Over the prior two sessions, U.S. benchmark West Texas Intermediate crude prices lost $2.09, or just more than 5%, hitting the lowest settlement value since April. CME Group President Terry Duffy said investors should buckle up for more volatility as explorers, stealing confidence from the recent upswing in prices, continue to jump back into the market. As investors grapple with what more exploration means for the oversupplied oil market, prices are likely to see frequent fluctuations.
Data from Energy Information Administration last week showed the first increase of crude oil supplies in nearly three months – a surprise 1.67 million-barrel addition compared to expectations for a 2.26 million-barrel decline. Meanwhile, refined products like gasoline supplies also increased, which added fuel to the oil market’s bearish sentiment.
“The Saudis aren’t the only ones that have oil anymore; we have it here in the United States. It’s a question of what’s it cost to get it out of the ground and at what price,” Duffy explained. “It’s going to be really hard for oil to rally to the levels that we saw a couple years back.”
Still, Reinhard said he doesn’t expect to see a swoon with nearly the magnitude of the one that caused prices to drop from triple-digit levels in 2014 to down near $20 a barrel earlier this year.
“Earlier in the year energy was oversupplied and we’re working away from that right now. If inventories decline between now and year end, it’ll be a good sign and a supportive sign that oil prices come to rest at higher levels than the low of a few months ago,” he explained.
The energy sector is far from the worst performing sector year to date as it trades up more than 9% for the period, behind the materials, utilities, and telecommunications sectors.
Despite the headwind from volatile oil prices, Reinhard predicted the market will likely see more upward momentum as year-over-year corporate profit growth turns from negative to positive. For the second quarter, S&P Global Market Intelligence predicts five of 10 S&P 500 sectors, including industrials, consumer discretionary, and health care, will see positive earnings growth.
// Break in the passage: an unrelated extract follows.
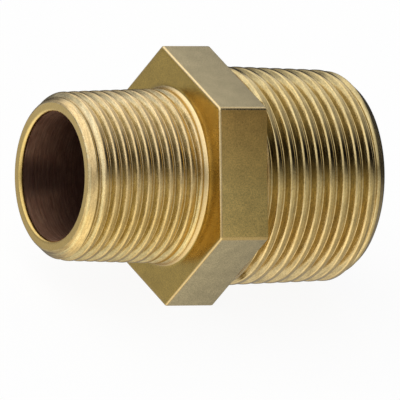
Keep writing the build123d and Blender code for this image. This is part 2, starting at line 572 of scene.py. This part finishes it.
def ramp_stops(lights, warmth):
    """Ramp stops from (climb, brightness); the light from low in front is warmer."""
    stops = []
    for climb, value in lights:
        warm = warmth * float(np.interp(climb, (-90, -50, 15, 45), (0, 1, 1, 0)))
        stops.append(((climb + 180) / 360, (value, value * (1 - 0.2 * warm), value * (1 - warm))))
    return stops


def studio():
    """Soft light all round, dim at the far right, with a dark strip high in front on the right."""
    world = bpy.data.worlds.new("studio")
    bpy.context.scene.world = world
    world.use_nodes = True
    g = Graph(world.node_tree)
    direction = g.add("ShaderNodeTexCoord").outputs["Generated"]
    axes = g.add("ShaderNodeSeparateXYZ", {0: direction}).outputs
    climb = g.math("ARCTAN2", axes["Z"], g.math("MULTIPLY", axes["Y"], -1.0))
    climb = g.span(climb, -math.pi, math.pi)
    right = g.ramp(climb, ramp_stops(RIGHT_LIGHT, RIGHT_WARMTH))
    left = g.ramp(climb, ramp_stops(LEFT_LIGHT, LEFT_WARMTH))
    side = g.span(axes["X"], -0.35, 0.3, smooth=True)
    far = g.span(axes["X"], 0.5, 0.85, 1.0, 0.7, smooth=True)
    reflected = g.mix(side, left, g.times(right, far))
    camera_ray = g.add("ShaderNodeLightPath").outputs["Is Camera Ray"]
    background = world.node_tree.nodes["Background"]
    g.feed(background, {"Color": g.mix(camera_ray, reflected, rgb(1, 1, 1))})


def floor():
    """A pale glowing sheet, as of a light table."""
    bpy.ops.mesh.primitive_plane_add(size=FLOOR_SIZE, location=(0, 0, lowest.z))
    sheet = bpy.context.object
    sheet.name = "floor"
    material = bpy.data.materials.new("pale_floor")
    material.use_nodes = True
    shader = material.node_tree.nodes["Principled BSDF"]
    Graph(material.node_tree).feed(shader, {
        "Base Color": rgb(0.1, 0.1, 0.1),
        "Roughness": 0.9,
        "Specular IOR Level": 0,
        "Emission Color": rgb(1, 1, 1),
        "Emission Strength": FLOOR_GLOW,
    })
    sheet.data.materials.append(material)
    sheet.visible_glossy = False


studio()
floor()
bpy.context.scene.view_settings.view_transform = "Standard"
With 70% of the index out with results, the beat rate so far for the quarter stands at 66%, in line with the historical average.
Aided by a more confident consumer, accommodative monetary policy, and profit growth, Burt White, chief investment officer at LPL Financial, expects to see an overall better economic picture in the second-half of the year, which is likely to support to the overall market.
“We still expect a better economy in the second half of the year, which we believe may result in total equity returns potentially in the mid-to-high single digits when 2016 is all said and done. This, along with support from breadth and minimal pressure from improving sentiment may limit any potential pullback to 5-10%,” he said.